> _Short problem_
Your task is to repeat the listing exactly.

▼

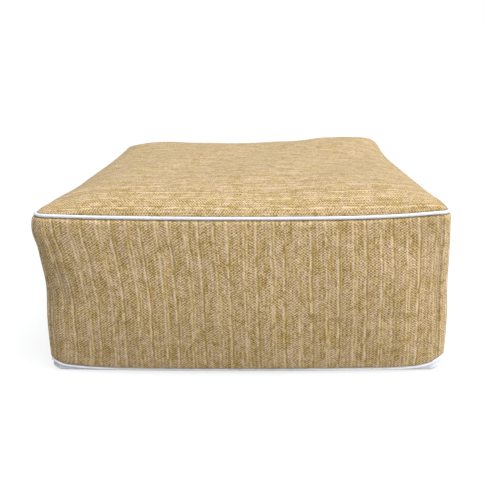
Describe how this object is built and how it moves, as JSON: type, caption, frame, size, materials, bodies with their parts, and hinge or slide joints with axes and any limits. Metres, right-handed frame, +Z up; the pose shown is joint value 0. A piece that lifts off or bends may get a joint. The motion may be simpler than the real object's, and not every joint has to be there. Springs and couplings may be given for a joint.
{
  "type": "inflatable pouf",
  "caption": "Square inflatable pouf: a boxed floor cushion in herringbone cloth with a crowned top, upright corner seams, piped edges and a plain base, to sit on or rest feet on.",
  "frame": {"origin": "middle of the face it rests on, on the floor", "axes": "+Z up, +X to the right as the front is faced, the front looks along -Y"},
  "size_m": [0.6092, 0.6056, 0.269],
  "materials": {
    "herringbone_cloth": "matte woven polyester, tan and olive herringbone in uneven stripes",
    "base_cloth": "matte plain-woven white polyester",
    "piping_cloth": "soft white covered cord"
  },
  "bodies": {
    "root": {"side_band": "herringbone_cloth", "top_panel": "herringbone_cloth", "base_panel": "base_cloth", "top_piping": "piping_cloth", "bottom_piping": "piping_cloth"}
  },
  "joints": []
}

▲

> _Solution to the problem_
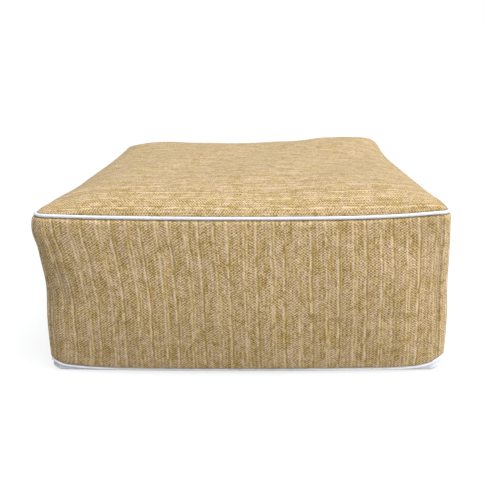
Describe how this object is built and how it moves, as JSON: type, caption, frame, size, materials, bodies with their parts, and hinge or slide joints with axes and any limits. Metres, right-handed frame, +Z up; the pose shown is joint value 0. A piece that lifts off or bends may get a joint. The motion may be simpler than the real object's, and not every joint has to be there. Springs and couplings may be given for a joint.
{
  "type": "inflatable pouf",
  "caption": "Square inflatable pouf: a boxed floor cushion in herringbone cloth with a crowned top, upright corner seams, piped edges and a plain base, to sit on or rest feet on.",
  "frame": {"origin": "middle of the face it rests on, on the floor", "axes": "+Z up, +X to the right as the front is faced, the front looks along -Y"},
  "size_m": [0.6092, 0.6056, 0.269],
  "materials": {
    "herringbone_cloth": "matte woven polyester, tan and olive herringbone in uneven stripes",
    "base_cloth": "matte plain-woven white polyester",
    "piping_cloth": "soft white covered cord"
  },
  "bodies": {
    "root": {"side_band": "herringbone_cloth", "top_panel": "herringbone_cloth", "base_panel": "base_cloth", "top_piping": "piping_cloth", "bottom_piping": "piping_cloth"}
  },
  "joints": []
}